If you have a large list of cold-calling prospects, you might want to start by ordering them by. . .something that relates positively to you. Specialize in working with large corporations? Rank your list by income. Want to work with people who have lousy websites? Rank your list old-to-new by date the existing site went live. See yourself as the kind of specialist who can jump into a design department and fill in at the last minute? Start by looking for firms that have a design department.


You can make your prospecting more successful by:

1. recognizing that it is self-defeating to call people you don't know and convince them to hire you as the answer to their problems...whatever those problems are. (Though a first call as a needs-assessment rather than a hire me call is not a bad idea.) If the purpose of your call is to sell your services then you need to be able to articulate specifically what you do and why the client should hire you.

2. spending more time doing research up front. A list of telephone numbers for businesses that would purchase your services is just the start. Spend the time learning about the business.
  • Do they have an in-house design department?
  • Who is its head?
  • If there is none, who oversees design duties (or brand management, or marcom in general)?
  • How sophisticated is their own web page?
  • Who are their clients?
  • Are they in a position--realistically--to recommend you to work for their clients?

When you've identified a person with whom you can speak about your services, find out about her or him. How long has s/he been at this job? What are her/his specialties? It there a point at which you can make a personal as well as a professional connection?

There is more of course.

The result of good preliminary research is that you don't waste time calling the people who will never ever hire you, and you have a better sense of where your services fit into the bigger picture of those who might.

3. taking a page from the Big Book of Networking and consider the sales call a 2-way street. What--in addition to the money-for-work exchange--can you offer each other? Taking the time to get to know prospects can make all the difference. In particular, it will keep your use of the research you do from making you seem like a creepy stalker.

4. thinking about how you present yourself in your calls (phone, in-person, virtual, other). A very famous newspaperman of my parents' generation tells a wonderful story about his first job as a door-to-door magazine subscription salesperson. His opening line, he said, was "You wouldn't be interested in a subscription to [Magazine], would you? He learned, eventually, that this was not a great way to open a sales call.

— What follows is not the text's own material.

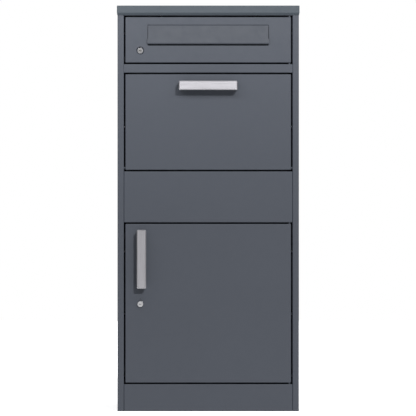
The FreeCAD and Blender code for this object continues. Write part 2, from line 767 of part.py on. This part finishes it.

But it's more than that, too. Make sure you are clear in your mind what you have to offer and why this firm or person should hire you before you dial the number or walk in the door. If people will see you make sure you're dressed appropriately, your teeth brushed and hair combed recently. (You may think "I look messy because I'm busy." Potential clients may see "this person can't keep him- or herself in order. How can I expect them to give me a well-organized web design?")

5. not taking rejection personally. When someone says "thanks but no thanks"--or even "no, go away"--the secret meaning is not "you're a horrible person and I hope something terrible happens to you soon."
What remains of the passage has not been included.